- Directed by: Joginder
- Screenplay by: Joginder
- Story by: Joginder
- Produced by: Joginder
- Starring: Bharat Bhushan; Dheeraj Kumar; Aruna Irani; Nazima; Nazneen; Joginder; Chandrashekhar;
- Music by: Sonik Omi
- Production company: Apollo International
- Release date: January 1975;
- Country: India
- Language: Hindi

= Ranga Khush =

Ranga Khush is a Hindi action drama movie of Bollywood directed and produced by Joginder. This film was released in January, 1975 under the banner of Apollo International.

==Plot==
Ranga, the bandit chief terrorises many villages and the police cannot catch him. A poor villager Sultan Singh lives with his son Karma and daughter Devi. Ranga kills Sultan and kidnaps Devi.
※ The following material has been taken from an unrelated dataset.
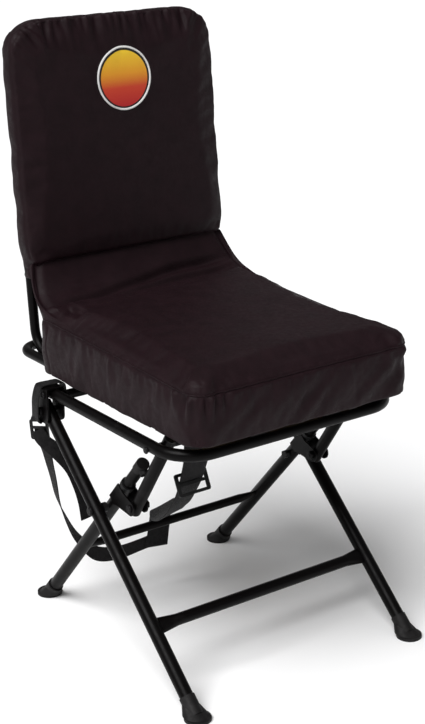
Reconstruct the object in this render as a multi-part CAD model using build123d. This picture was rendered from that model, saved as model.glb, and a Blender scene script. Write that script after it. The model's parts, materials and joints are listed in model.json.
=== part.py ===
from build123d import *
from math import atan2, cos, degrees, hypot, pi, radians, sin
import os

# Folding swivel chair for a hunting blind, millimetres, +Z up.
# The sitter faces -Y and the sitter's left is +X. Places in Y are first given from
# the swivel's axis; place() then moves every piece so that the origin lies on the
# floor under the middle of the whole chair.

os.makedirs("parts", exist_ok=True)

# ---- driving dimensions -------------------------------------------------------
LEG_R = 11.0                # 22 mm leg tube
RAIL_R = 9.5                # 19 mm base rail and front crossbar
FRAME_R = 8.0               # 16 mm seat and back frame tube
LINK_R = 10.0               # 20 mm lock link
WALL = 1.5

FRONT_LEG_X = 213.4         # front legs run outboard
REAR_LEG_X = 181.4          # rear legs and lock links run inboard
RAIL_X = 210.3
RAIL_Z = 403.5
RAIL_FRONT = -188.7
RAIL_REAR = 192.0
RAIL_BEND = 59.0

HINGE = (182.5, 372.5)      # (Y, Z) front leg's hinge in the rear bracket
SCISSOR = (43.0, 246.0)     # (Y, Z) where the two legs cross
REAR_FOOT_Y = 261.0
LOBE_ALONG = 60.4           # lock pin: up the rear leg from the scissor pivot
LOBE_OUT = 37.3             # lock pin: forward of the rear leg's axis
LINK_PIVOT_Y = -113.5
FRONT_LEG_FOLD = 36.0       # how far each leg turns from open to folded
REAR_LEG_FOLD = 119.0
TIP_ALONG = 133.0           # end of the rear leg above the scissor pivot
LEG_TOP_ALONG = 62.0        # where the full-size rear leg tube stops

FRONT_BAR_ALONG = 211.0     # crossbars, down each leg from the scissor pivot
REAR_BAR_ALONG = 148.0
REAR_BAR_R = 7.5

SEAT_TUBE_Z = 442.5
SEAT_HALF = 196.0           # seat frame tube's centre line
SEAT_FRONT = -200.0
SEAT_REAR = 300.0
SEAT_BEND = 34.0
CUSHION_HALF = 212.0
CUSHION_FRONT = -226.0
CUSHION_REAR = 215.0
CUSHION_BASE = 433.5
CUSHION_TOP = 522.0

BACK_HINGE_Y = 148.0
BACK_TUBE_X = 178.0
RECLINE = degrees(atan2(0.09, 1.0))
FACE = (246.0, 563.0)       # (Y, Z) a point on the back pad's front face
TUBE_DEPTH = 38.0           # back frame's centre line behind the pad's face
BACK_HALF = 197.0
BACK_THICK = 50.0
BACK_CREASE = 27.0          # pad's lower end, up the back from FACE
BACK_SKIRT = 2.0            # sleeve's lower end
BACK_TOP = 419.0
COVER = 1.6                 # woven cover

BOLT_R = 4.0
FIT = 0.05                  # radial clearance of a turning bolt
GAP = 0.4                   # clearance between moving faces


# ---- small helpers ------------------------------------------------------------
def turned(vector, angle):
    """A (Y, Z) vector turned about +X."""
    c = cos(radians(angle))
    s = sin(radians(angle))
    return (c * vector[0] - s * vector[1], s * vector[0] + c * vector[1])


def minus(a, b):
    return (a[0] - b[0], a[1] - b[1])


def plus(a, b, scale=1.0):
    return (a[0] + b[0] * scale, a[1] + b[1] * scale)


def unit(vector):
    length = hypot(*vector)
    return (vector[0] / length, vector[1] / length)


def along(origin, direction, distance, offset=0.0):
    """Distance along a (Y, Z) direction, then offset to its left-hand side."""
    side = turned(direction, 90)
    return plus(plus(origin, direction, distance), side, offset)


def at(x, point):
    return (x, point[0], point[1])


def bar(start, end, radius, wall=None):
    """A straight round bar, or a tube if it has a wall."""
    a = Vector(*start)
    b = Vector(*end)
    plane = Plane(origin=a, z_dir=b - a)
    ring = Circle(radius)
    if wall:
        ring = ring - Circle(radius - wall)
    return extrude(plane * ring, amount=(b - a).length)


def bent_tube(points, bend, radius):
    path = FilletPolyline(*points, radius=bend)
    ring = Circle(radius) - Circle(radius - WALL)
    return sweep(Plane(origin=path @ 0, z_dir=path % 0) * ring, path=path)


def across(x0, x1, point, radius):
    """A round bar along X through a (Y, Z) point."""
    return bar(at(x0, point), at(x1, point), radius)


def domed_head(x, point, direction, radius=7.0, height=3.6):
    """A rivet or bolt head whose flat side lies at x."""
    head = across(x, x + direction * height, point, radius)
    rim = head.edges().filter_by(GeomType.CIRCLE).sort_by(Axis.X)
    return fillet(rim[-1] if direction > 0 else rim[0], height * 0.7)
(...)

Karma tries to organise the villagers against Ranga and his gang of dacoit to save his sister.

==Cast==
- Bharat Bhushan as Dilip Singh
- Dheeraj Kumar as Karma
- Aruna Irani as Kasturi
- Nazima as Devi
- Nazneen as Reshma
- Joginder as Ranga
- Chandrashekhar as Police Inspector
- Vikram as Karma
- Rajan Haksar
- Som Dutta as Ratna
- Chandrima Bhadury as Ginnibai

==Soundtrack==
The music direction of Ranga Khush was made by Sonik Omi and main playback singer was Asha Bhosle.